*Task requirements:* Stop after the line containing "# the soundboard, and": print each line exactly from the first line of the listing up to that point.
-- Start --
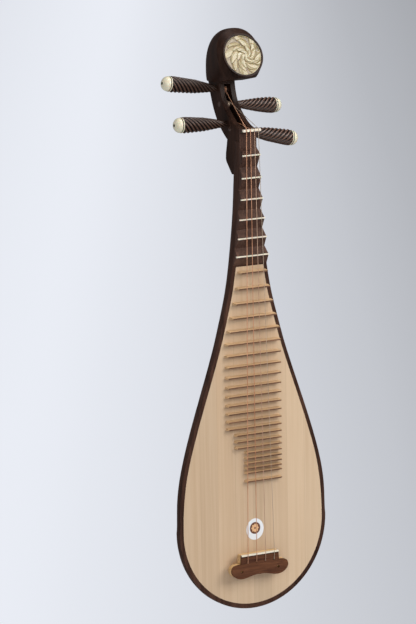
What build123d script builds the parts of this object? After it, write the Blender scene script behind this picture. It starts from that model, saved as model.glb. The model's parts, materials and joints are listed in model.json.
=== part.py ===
from build123d import *
import math
import os

# A pipa, the four-stringed pear-shaped lute. Millimetres.
# +Z runs up the neck from the bottom of the body, +X is to the right for someone facing
# the soundboard, and the soundboard looks along -Y. The soundboard's face is y = FACE_Y.

# ---- driving dimensions -------------------------------------------------------------
STRING_LENGTH = 740.0       # saddle to nut
SADDLE_Z = 104.0            # heights here get LIFT added at the end
BODY_HALF, WIDEST_Z = 148.0, 148.0      # half width of the body, and where it is widest
BODY_DROP = 151.0           # from the widest point down to the bottom, half an ellipse
RIM, RIM_BOTTOM = 7.5, 8.5  # hardwood edge that shows round the soundboard
SIDE = 10.0                 # straight part of the body's side, before the back rounds in
BODY_WALL = 6.0             # thickness of the hollowed back
LEDGE = 6.0                 # shelf under the edge of the soundboard
BOARD = 5.0                 # soundboard thickness
BOARD_TOP_Z = 608.0         # the soundboard ends here and the playing blocks begin
CAVITY_TOP_Z = 585.0
NECK_TOP_Z = 826.0          # seam between the neck and the pegbox
STAVES = 8

# Height, half width and depth of the body and neck, from the widest point up to the seam.
STATIONS = [
    (WIDEST_Z, BODY_HALF, 45.0), (200, 145.8, 44.6), (254, 137.5, 44.0), (299, 125.2, 43.0),
    (344, 110.6, 41.8), (389, 94.9, 40.4), (433, 79.5, 38.8), (476, 65.5, 37.0),
    (519, 53.5, 35.4), (561, 42.9, 34.4), (608, 34.6, 33.6), (658, 28.0, 33.2),
    (726, 21.4, 33.0), (790, 17.4, 33.0), (826, 17.2, 33.0),
]

FRETTED_BLOCKS = 6          # xiang, the blocks on the neck
PINS = 24                   # pin, the strips on the soundboard
BLOCK_TALL, BLOCK_SLOPE = 13.8, 0.34    # ridge height of block 1, and its fall per block
VALLEY = 0.56               # where the valley lies between one ridge and the next
FIRST_VALLEY = 0.72         # the same, between the nut and the first ridge
BLOCK_BASE = 1.0            # height of a block in the valley
EDGE_WIDE, EDGE_DEEP = 2.4, 2.8         # bone strip on a ridge
PIN_TALL, PIN_SHORT = 12.3, 9.1         # height of the first and the last pin
PIN_BASE, PIN_CREST = 4.8, 2.3          # pin width at the soundboard and at its crest
LONG_PINS, MID_PINS = 15, 18            # the last pin of the full length, and of the next
PIN_LEFT, PIN_RIGHT = 52.6, 55.0        # reach of the long pins on each side
PIN_LEFT_MID, PIN_LEFT_LOW = 36.2, 16.8 # left reach of pins 16 to 18, and of the rest
PIN_INSETS = 12.0, 6.0      # the upper pins stop this far inside the body, left and right
PIN_BEVEL = 0.8

NUT_HIGH, NUT_LOW_Z, NUT_REAR_Z = 16.7, 844.0, 848.0
NUT_DEEP = 5.0
NUT_PLATE, NUT_SLOPE = 1.6, 5.0         # plate below the nut, and the run of its step

BRIDGE_X, BRIDGE_Z = -1.5, 101.5        # middle of the bridge's top edge
BRIDGE_HIGH = 24.0          # front of the bridge above the soundboard
BRIDGE_FACE = 3.5           # rosewood facing
BRIDGE_PLATE = 9.5          # pale wood behind the facing
BRIDGE_FOOT_INSET = 6.0
SADDLE_HALF, SADDLE_HIGH, SADDLE_WIDE, SADDLE_DEEP = 37.5, 25.3, 2.6, 3.0
TIE_HOLE_DROP, TIE_HOLE_R = 15.3, 1.7
SHOULDER_HOLE_X, SHOULDER_HOLE_DROP, SHOULDER_HOLE_R = 36.8, 29.5, 2.6

STRING_SPACING_NUT, STRING_SPACING_SADDLE = 7.9, 17.9
STRING_R = [0.70, 0.60, 0.52, 0.45]
SEAT = 0.15                 # how far a string settles into the nut and saddle

PEGBOX_HALF = 16.25
SLOT_HALF = 6.3
SHAFT_R = 5.0
BORE_GAP = 0.05             # radial running clearance of a peg
BORE_LONG = 60.0            # more than the pegbox is wide, even on a slant
SHAFT_END = -16.0           # inner end of the shaft, flush with the far wall
PEG_OUTLINE = [(6.6, 24), (8.8, 40), (11.6, 60)]    # radius and distance along the peg
PEG_SHOULDER_R, PEG_THICK_R, PEG_END_R = 13.4, 14.3, 13.6
PEG_RING, RING_R, CAP_R, CAP_TALL = 1.6, 13.6, 13.0, 11.5
DOT_R, DOT_DEEP = 2.9, 1.5
DOME_ANGLES = [math.radians(a) for a in (0, 15, 30, 45, 60, 72, 81)]
# name, side, y and z where the axis crosses the middle, rise along the axis, reach, string x
PEGS = [
    ("1", -1, 78.0, 907.0, 0.165, 125.0, -3.0),
    ("2", +1, 68.5, 882.5, -0.095, 108.0, 2.6),
    ("3", -1, 48.3, 851.0, 0.050, 118.0, -1.6),
    ("4", +1, 33.0, 842.0, -0.220, 121.0, 1.8),
]
STRING_TO_PEG = ["1", "3", "4", "2"]

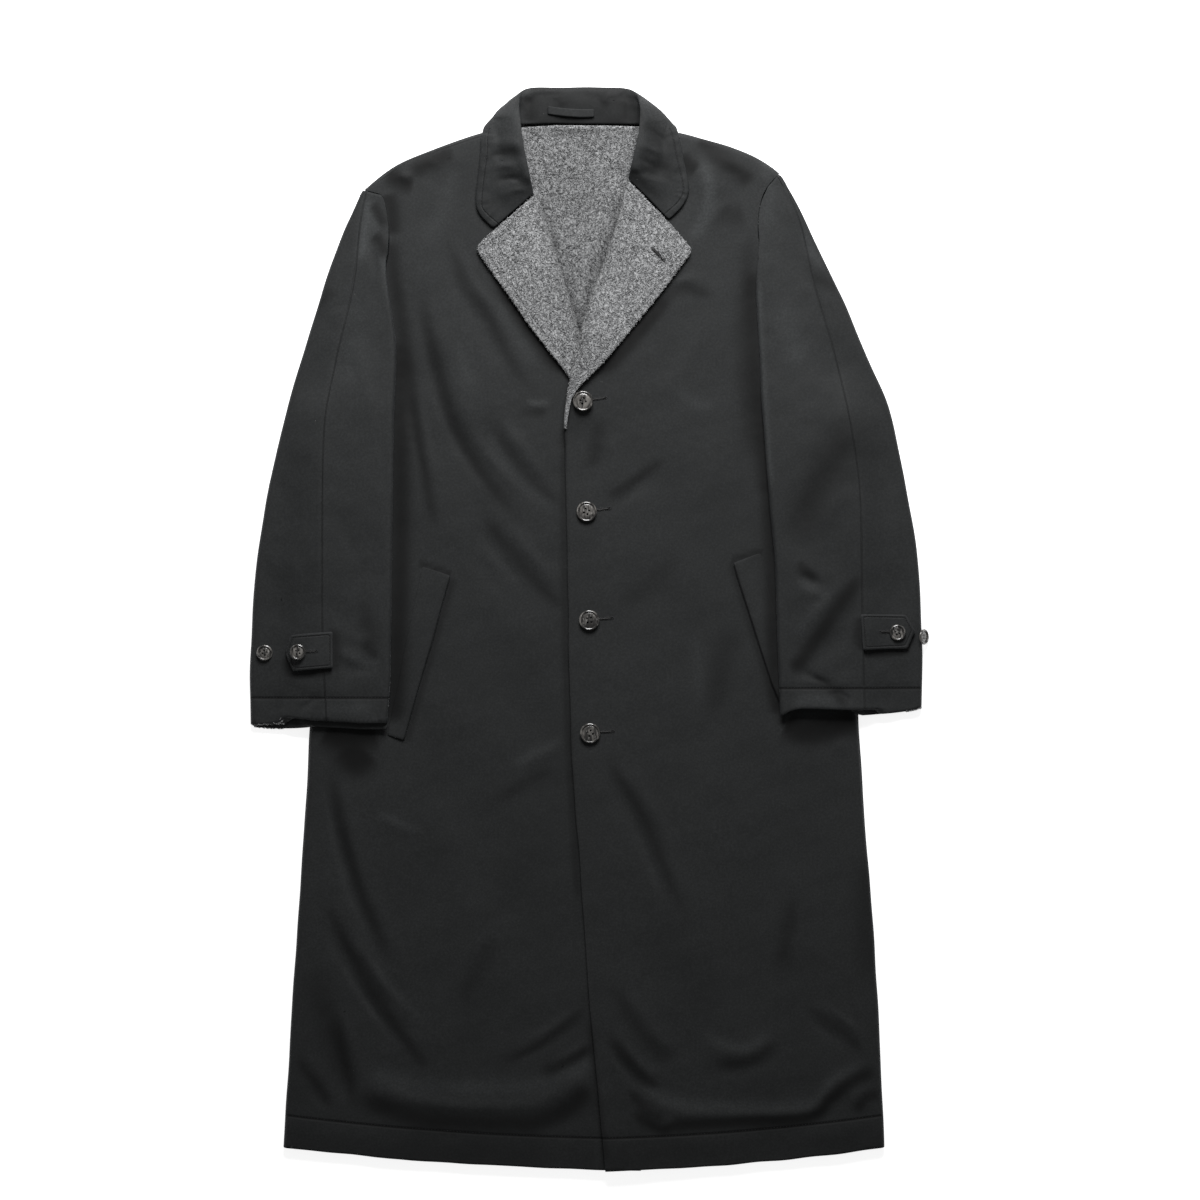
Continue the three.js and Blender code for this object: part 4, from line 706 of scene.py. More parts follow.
def newGroup(name, inputs, outputs):
    group = bpy.data.node_groups.new(name, "ShaderNodeTree")
    for label, kind, value in inputs:
        socket = group.interface.new_socket(label, in_out="INPUT", socket_type=kind)
        if value is not None:
            socket.default_value = value
    for label in outputs:
        group.interface.new_socket(label, in_out="OUTPUT", socket_type="NodeSocketFloat")
    return group, group.nodes.new("NodeGroupInput"), group.nodes.new("NodeGroupOutput")


def addNode(tree, kind, values=None, **settings):
    node = tree.nodes.new(kind)
    for key, value in settings.items():
        setattr(node, key, value)
    for key, value in (values or {}).items():
        if isinstance(value, bpy.types.NodeSocket):
            tree.links.new(value, node.inputs[key])
        else:
            node.inputs[key].default_value = value
    return node


def calc(tree, operation, first, second=0.0, third=0.0):
    return addNode(tree, "ShaderNodeMath", {0: first, 1: second, 2: third}, operation=operation).outputs[0]


def eased(tree, value, low, high, start=0.0, end=1.0):
    values = {"Value": value, "From Min": low, "From Max": high, "To Min": start, "To Max": end}
    return addNode(tree, "ShaderNodeMapRange", values, interpolation_type="SMOOTHSTEP").outputs[0]


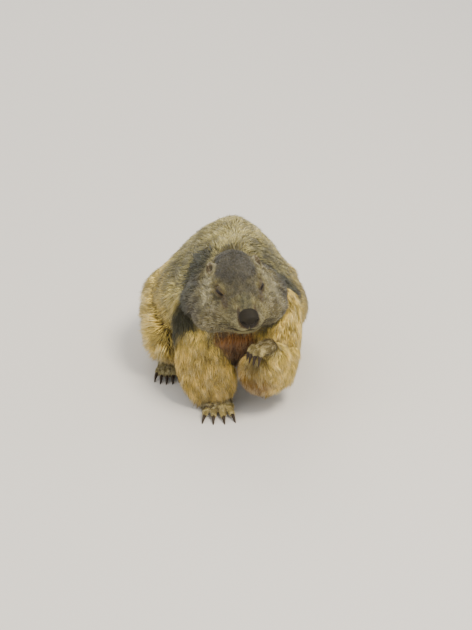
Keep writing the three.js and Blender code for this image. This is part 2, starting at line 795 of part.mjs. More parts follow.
-- End --
*Result:*
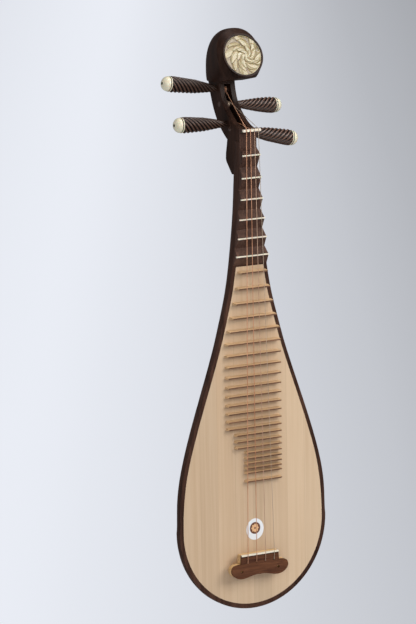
What build123d script builds the parts of this object? After it, write the Blender scene script behind this picture. It starts from that model, saved as model.glb. The model's parts, materials and joints are listed in model.json.
=== part.py ===
from build123d import *
import math
import os

# A pipa, the four-stringed pear-shaped lute. Millimetres.
# +Z runs up the neck from the bottom of the body, +X is to the right for someone facing
# the soundboard, and the soundboard looks along -Y. The soundboard's face is y = FACE_Y.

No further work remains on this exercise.